**Work to complete:**
Print the complete set of entries exactly.

** BEGIN Dataset **

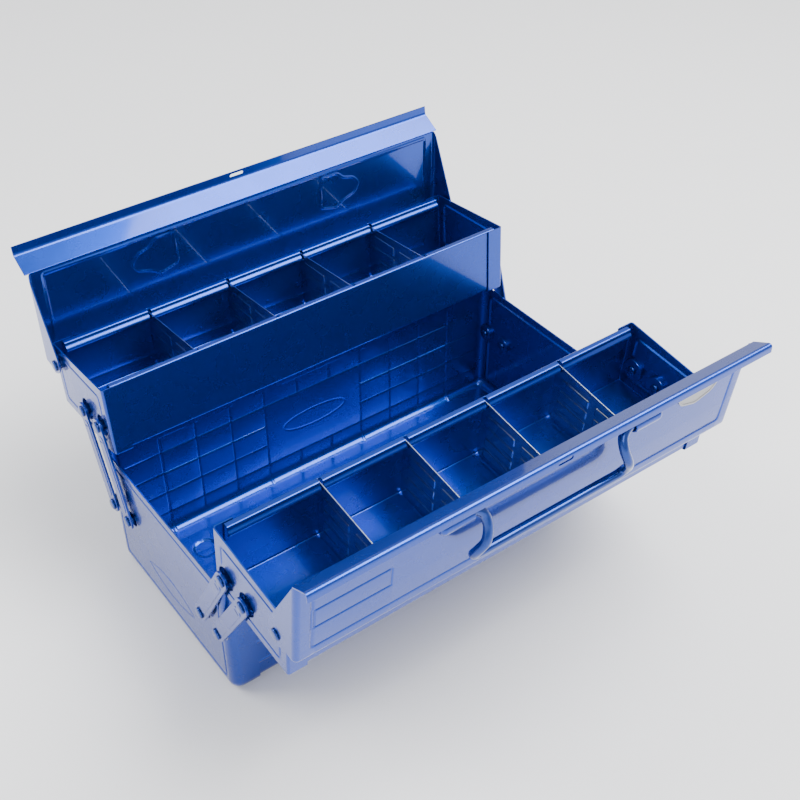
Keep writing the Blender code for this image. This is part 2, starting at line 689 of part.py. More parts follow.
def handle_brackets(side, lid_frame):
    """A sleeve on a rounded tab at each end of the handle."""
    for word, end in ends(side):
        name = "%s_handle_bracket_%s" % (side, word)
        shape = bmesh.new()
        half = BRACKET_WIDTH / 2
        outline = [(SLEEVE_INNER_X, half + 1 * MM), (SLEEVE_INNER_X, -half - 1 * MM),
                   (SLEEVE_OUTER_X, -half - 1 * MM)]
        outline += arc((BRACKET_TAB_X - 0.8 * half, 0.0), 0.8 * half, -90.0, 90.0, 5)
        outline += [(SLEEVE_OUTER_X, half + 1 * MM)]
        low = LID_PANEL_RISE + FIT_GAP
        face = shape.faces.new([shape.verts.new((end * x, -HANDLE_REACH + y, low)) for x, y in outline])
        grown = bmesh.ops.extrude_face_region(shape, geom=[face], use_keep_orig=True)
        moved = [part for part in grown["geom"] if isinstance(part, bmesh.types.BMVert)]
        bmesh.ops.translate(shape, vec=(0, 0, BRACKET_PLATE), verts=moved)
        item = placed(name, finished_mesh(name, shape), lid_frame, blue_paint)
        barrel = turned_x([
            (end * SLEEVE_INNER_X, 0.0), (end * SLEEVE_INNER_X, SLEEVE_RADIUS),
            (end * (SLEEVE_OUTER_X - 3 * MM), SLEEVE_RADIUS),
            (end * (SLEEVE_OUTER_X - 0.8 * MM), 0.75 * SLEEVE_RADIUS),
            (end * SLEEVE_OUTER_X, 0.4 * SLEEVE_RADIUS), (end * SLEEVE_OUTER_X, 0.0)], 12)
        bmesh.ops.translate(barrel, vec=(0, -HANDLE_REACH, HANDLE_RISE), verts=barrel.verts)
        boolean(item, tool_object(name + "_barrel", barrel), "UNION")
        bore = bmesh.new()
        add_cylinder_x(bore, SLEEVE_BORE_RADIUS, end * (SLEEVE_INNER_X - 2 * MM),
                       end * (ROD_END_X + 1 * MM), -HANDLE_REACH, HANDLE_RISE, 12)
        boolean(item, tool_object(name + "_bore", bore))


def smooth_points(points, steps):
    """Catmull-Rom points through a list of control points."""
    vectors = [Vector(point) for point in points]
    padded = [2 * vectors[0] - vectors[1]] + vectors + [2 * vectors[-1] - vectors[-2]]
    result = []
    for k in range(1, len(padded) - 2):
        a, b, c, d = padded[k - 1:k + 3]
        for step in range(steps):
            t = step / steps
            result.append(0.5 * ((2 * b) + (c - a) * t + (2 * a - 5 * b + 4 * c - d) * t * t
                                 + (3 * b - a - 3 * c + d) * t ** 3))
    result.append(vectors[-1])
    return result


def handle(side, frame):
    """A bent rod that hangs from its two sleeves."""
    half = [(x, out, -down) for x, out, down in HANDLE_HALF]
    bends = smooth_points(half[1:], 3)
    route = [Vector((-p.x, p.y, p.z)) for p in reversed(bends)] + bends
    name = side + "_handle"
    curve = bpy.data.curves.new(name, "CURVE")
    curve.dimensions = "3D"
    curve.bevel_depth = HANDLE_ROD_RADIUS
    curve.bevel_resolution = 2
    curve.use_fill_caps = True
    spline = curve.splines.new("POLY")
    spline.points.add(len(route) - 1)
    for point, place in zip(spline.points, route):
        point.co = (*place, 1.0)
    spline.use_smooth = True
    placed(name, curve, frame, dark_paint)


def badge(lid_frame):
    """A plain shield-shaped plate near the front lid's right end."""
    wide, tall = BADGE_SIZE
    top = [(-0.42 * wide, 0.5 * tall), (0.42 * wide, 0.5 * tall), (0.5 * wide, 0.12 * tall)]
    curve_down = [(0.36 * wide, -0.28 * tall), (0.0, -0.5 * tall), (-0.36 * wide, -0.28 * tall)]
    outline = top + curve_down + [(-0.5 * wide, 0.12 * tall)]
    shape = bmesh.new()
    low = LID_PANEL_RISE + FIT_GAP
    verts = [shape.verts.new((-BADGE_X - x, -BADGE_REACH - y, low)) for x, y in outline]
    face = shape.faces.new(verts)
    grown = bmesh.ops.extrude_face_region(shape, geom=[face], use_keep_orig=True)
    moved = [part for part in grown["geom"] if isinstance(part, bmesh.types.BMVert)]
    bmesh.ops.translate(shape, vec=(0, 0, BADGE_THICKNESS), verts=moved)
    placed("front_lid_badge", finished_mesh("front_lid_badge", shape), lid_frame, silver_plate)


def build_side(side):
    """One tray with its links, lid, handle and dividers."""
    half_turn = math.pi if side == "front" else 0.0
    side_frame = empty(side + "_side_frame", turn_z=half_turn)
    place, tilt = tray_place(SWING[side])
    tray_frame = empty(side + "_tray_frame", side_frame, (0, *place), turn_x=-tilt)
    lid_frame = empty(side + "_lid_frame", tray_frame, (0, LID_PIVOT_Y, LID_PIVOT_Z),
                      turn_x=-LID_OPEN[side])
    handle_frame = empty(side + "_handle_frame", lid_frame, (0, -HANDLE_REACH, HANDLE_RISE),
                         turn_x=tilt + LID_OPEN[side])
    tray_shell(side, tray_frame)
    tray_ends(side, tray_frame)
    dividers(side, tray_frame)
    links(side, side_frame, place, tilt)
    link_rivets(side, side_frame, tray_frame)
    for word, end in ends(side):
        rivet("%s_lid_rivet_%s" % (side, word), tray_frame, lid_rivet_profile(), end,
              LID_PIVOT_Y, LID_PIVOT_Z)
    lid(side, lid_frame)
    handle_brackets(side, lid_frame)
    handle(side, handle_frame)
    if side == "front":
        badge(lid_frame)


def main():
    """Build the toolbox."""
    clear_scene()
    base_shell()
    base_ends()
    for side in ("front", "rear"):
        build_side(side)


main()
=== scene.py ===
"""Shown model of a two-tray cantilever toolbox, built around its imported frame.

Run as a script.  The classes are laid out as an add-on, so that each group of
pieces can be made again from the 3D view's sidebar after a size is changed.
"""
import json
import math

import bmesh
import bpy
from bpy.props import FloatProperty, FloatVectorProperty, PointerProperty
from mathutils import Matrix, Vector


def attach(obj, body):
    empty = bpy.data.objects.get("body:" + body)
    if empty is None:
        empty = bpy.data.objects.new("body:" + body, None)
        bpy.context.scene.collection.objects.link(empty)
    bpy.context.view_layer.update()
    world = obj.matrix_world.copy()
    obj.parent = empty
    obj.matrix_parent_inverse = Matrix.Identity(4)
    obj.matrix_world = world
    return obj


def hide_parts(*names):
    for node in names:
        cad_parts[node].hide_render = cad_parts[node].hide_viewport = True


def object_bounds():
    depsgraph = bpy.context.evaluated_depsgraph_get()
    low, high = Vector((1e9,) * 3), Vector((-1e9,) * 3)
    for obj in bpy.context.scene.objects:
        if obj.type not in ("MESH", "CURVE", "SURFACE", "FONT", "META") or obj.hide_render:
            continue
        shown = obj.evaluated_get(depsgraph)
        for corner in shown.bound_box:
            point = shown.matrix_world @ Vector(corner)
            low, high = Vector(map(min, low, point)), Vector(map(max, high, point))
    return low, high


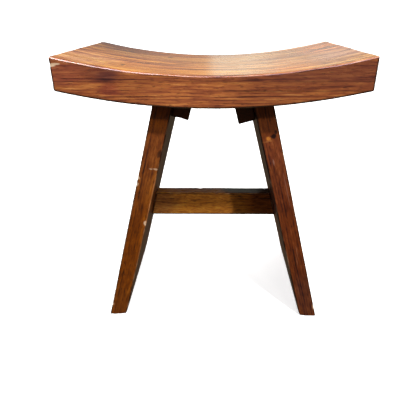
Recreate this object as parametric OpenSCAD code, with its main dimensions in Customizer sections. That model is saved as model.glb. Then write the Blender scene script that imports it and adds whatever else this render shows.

** END Dataset **

**Response to this task:**
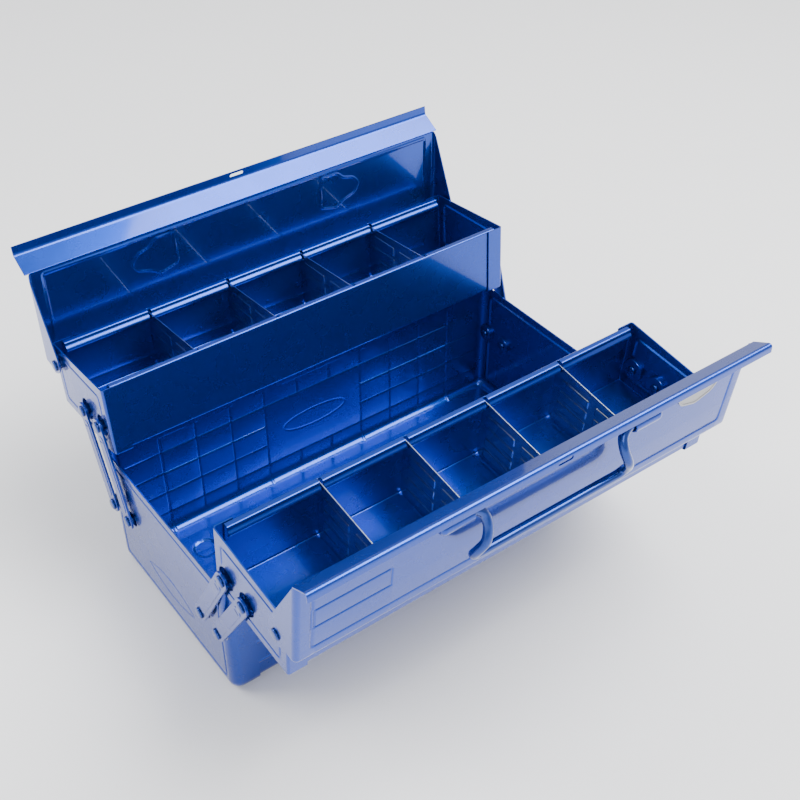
Keep writing the Blender code for this image. This is part 2, starting at line 689 of part.py. More parts follow.
def handle_brackets(side, lid_frame):
    """A sleeve on a rounded tab at each end of the handle."""
    for word, end in ends(side):
        name = "%s_handle_bracket_%s" % (side, word)
        shape = bmesh.new()
        half = BRACKET_WIDTH / 2
        outline = [(SLEEVE_INNER_X, half + 1 * MM), (SLEEVE_INNER_X, -half - 1 * MM),
                   (SLEEVE_OUTER_X, -half - 1 * MM)]
        outline += arc((BRACKET_TAB_X - 0.8 * half, 0.0), 0.8 * half, -90.0, 90.0, 5)
        outline += [(SLEEVE_OUTER_X, half + 1 * MM)]
        low = LID_PANEL_RISE + FIT_GAP
        face = shape.faces.new([shape.verts.new((end * x, -HANDLE_REACH + y, low)) for x, y in outline])
        grown = bmesh.ops.extrude_face_region(shape, geom=[face], use_keep_orig=True)
        moved = [part for part in grown["geom"] if isinstance(part, bmesh.types.BMVert)]
        bmesh.ops.translate(shape, vec=(0, 0, BRACKET_PLATE), verts=moved)
        item = placed(name, finished_mesh(name, shape), lid_frame, blue_paint)
        barrel = turned_x([
            (end * SLEEVE_INNER_X, 0.0), (end * SLEEVE_INNER_X, SLEEVE_RADIUS),
            (end * (SLEEVE_OUTER_X - 3 * MM), SLEEVE_RADIUS),
            (end * (SLEEVE_OUTER_X - 0.8 * MM), 0.75 * SLEEVE_RADIUS),
            (end * SLEEVE_OUTER_X, 0.4 * SLEEVE_RADIUS), (end * SLEEVE_OUTER_X, 0.0)], 12)
        bmesh.ops.translate(barrel, vec=(0, -HANDLE_REACH, HANDLE_RISE), verts=barrel.verts)
        boolean(item, tool_object(name + "_barrel", barrel), "UNION")
        bore = bmesh.new()
        add_cylinder_x(bore, SLEEVE_BORE_RADIUS, end * (SLEEVE_INNER_X - 2 * MM),
                       end * (ROD_END_X + 1 * MM), -HANDLE_REACH, HANDLE_RISE, 12)
        boolean(item, tool_object(name + "_bore", bore))


def smooth_points(points, steps):
    """Catmull-Rom points through a list of control points."""
    vectors = [Vector(point) for point in points]
    padded = [2 * vectors[0] - vectors[1]] + vectors + [2 * vectors[-1] - vectors[-2]]
    result = []
    for k in range(1, len(padded) - 2):
        a, b, c, d = padded[k - 1:k + 3]
        for step in range(steps):
            t = step / steps
            result.append(0.5 * ((2 * b) + (c - a) * t + (2 * a - 5 * b + 4 * c - d) * t * t
                                 + (3 * b - a - 3 * c + d) * t ** 3))
    result.append(vectors[-1])
    return result


def handle(side, frame):
    """A bent rod that hangs from its two sleeves."""
    half = [(x, out, -down) for x, out, down in HANDLE_HALF]
    bends = smooth_points(half[1:], 3)
    route = [Vector((-p.x, p.y, p.z)) for p in reversed(bends)] + bends
    name = side + "_handle"
    curve = bpy.data.curves.new(name, "CURVE")
    curve.dimensions = "3D"
    curve.bevel_depth = HANDLE_ROD_RADIUS
    curve.bevel_resolution = 2
    curve.use_fill_caps = True
    spline = curve.splines.new("POLY")
    spline.points.add(len(route) - 1)
    for point, place in zip(spline.points, route):
        point.co = (*place, 1.0)
    spline.use_smooth = True
    placed(name, curve, frame, dark_paint)


def badge(lid_frame):
    """A plain shield-shaped plate near the front lid's right end."""
    wide, tall = BADGE_SIZE
    top = [(-0.42 * wide, 0.5 * tall), (0.42 * wide, 0.5 * tall), (0.5 * wide, 0.12 * tall)]
    curve_down = [(0.36 * wide, -0.28 * tall), (0.0, -0.5 * tall), (-0.36 * wide, -0.28 * tall)]
    outline = top + curve_down + [(-0.5 * wide, 0.12 * tall)]
    shape = bmesh.new()
    low = LID_PANEL_RISE + FIT_GAP
    verts = [shape.verts.new((-BADGE_X - x, -BADGE_REACH - y, low)) for x, y in outline]
    face = shape.faces.new(verts)
    grown = bmesh.ops.extrude_face_region(shape, geom=[face], use_keep_orig=True)
    moved = [part for part in grown["geom"] if isinstance(part, bmesh.types.BMVert)]
    bmesh.ops.translate(shape, vec=(0, 0, BADGE_THICKNESS), verts=moved)
    placed("front_lid_badge", finished_mesh("front_lid_badge", shape), lid_frame, silver_plate)


def build_side(side):
    """One tray with its links, lid, handle and dividers."""
    half_turn = math.pi if side == "front" else 0.0
    side_frame = empty(side + "_side_frame", turn_z=half_turn)
    place, tilt = tray_place(SWING[side])
    tray_frame = empty(side + "_tray_frame", side_frame, (0, *place), turn_x=-tilt)
    lid_frame = empty(side + "_lid_frame", tray_frame, (0, LID_PIVOT_Y, LID_PIVOT_Z),
                      turn_x=-LID_OPEN[side])
    handle_frame = empty(side + "_handle_frame", lid_frame, (0, -HANDLE_REACH, HANDLE_RISE),
                         turn_x=tilt + LID_OPEN[side])
    tray_shell(side, tray_frame)
    tray_ends(side, tray_frame)
    dividers(side, tray_frame)
    links(side, side_frame, place, tilt)
    link_rivets(side, side_frame, tray_frame)
    for word, end in ends(side):
        rivet("%s_lid_rivet_%s" % (side, word), tray_frame, lid_rivet_profile(), end,
              LID_PIVOT_Y, LID_PIVOT_Z)
    lid(side, lid_frame)
    handle_brackets(side, lid_frame)
    handle(side, handle_frame)
    if side == "front":
        badge(lid_frame)


def main():
    """Build the toolbox."""
    clear_scene()
    base_shell()
    base_ends()
    for side in ("front", "rear"):
        build_side(side)


main()
=== scene.py ===
"""Shown model of a two-tray cantilever toolbox, built around its imported frame.

Run as a script.  The classes are laid out as an add-on, so that each group of
pieces can be made again from the 3D view's sidebar after a size is changed.
"""
import json
import math

import bmesh
import bpy
from bpy.props import FloatProperty, FloatVectorProperty, PointerProperty
from mathutils import Matrix, Vector


def attach(obj, body):
    empty = bpy.data.objects.get("body:" + body)
    if empty is None:
        empty = bpy.data.objects.new("body:" + body, None)
        bpy.context.scene.collection.objects.link(empty)
    bpy.context.view_layer.update()
    world = obj.matrix_world.copy()
    obj.parent = empty
    obj.matrix_parent_inverse = Matrix.Identity(4)
    obj.matrix_world = world
    return obj


def hide_parts(*names):
    for node in names:
        cad_parts[node].hide_render = cad_parts[node].hide_viewport = True


def object_bounds():
    depsgraph = bpy.context.evaluated_depsgraph_get()
    low, high = Vector((1e9,) * 3), Vector((-1e9,) * 3)
    for obj in bpy.context.scene.objects:
        if obj.type not in ("MESH", "CURVE", "SURFACE", "FONT", "META") or obj.hide_render:
            continue
        shown = obj.evaluated_get(depsgraph)
        for corner in shown.bound_box:
            point = shown.matrix_world @ Vector(corner)
            low, high = Vector(map(min, low, point)), Vector(map(max, high, point))
    return low, high


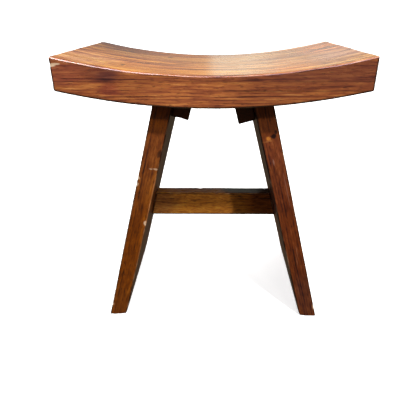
Recreate this object as parametric OpenSCAD code, with its main dimensions in Customizer sections. That model is saved as model.glb. Then write the Blender scene script that imports it and adds whatever else this render shows.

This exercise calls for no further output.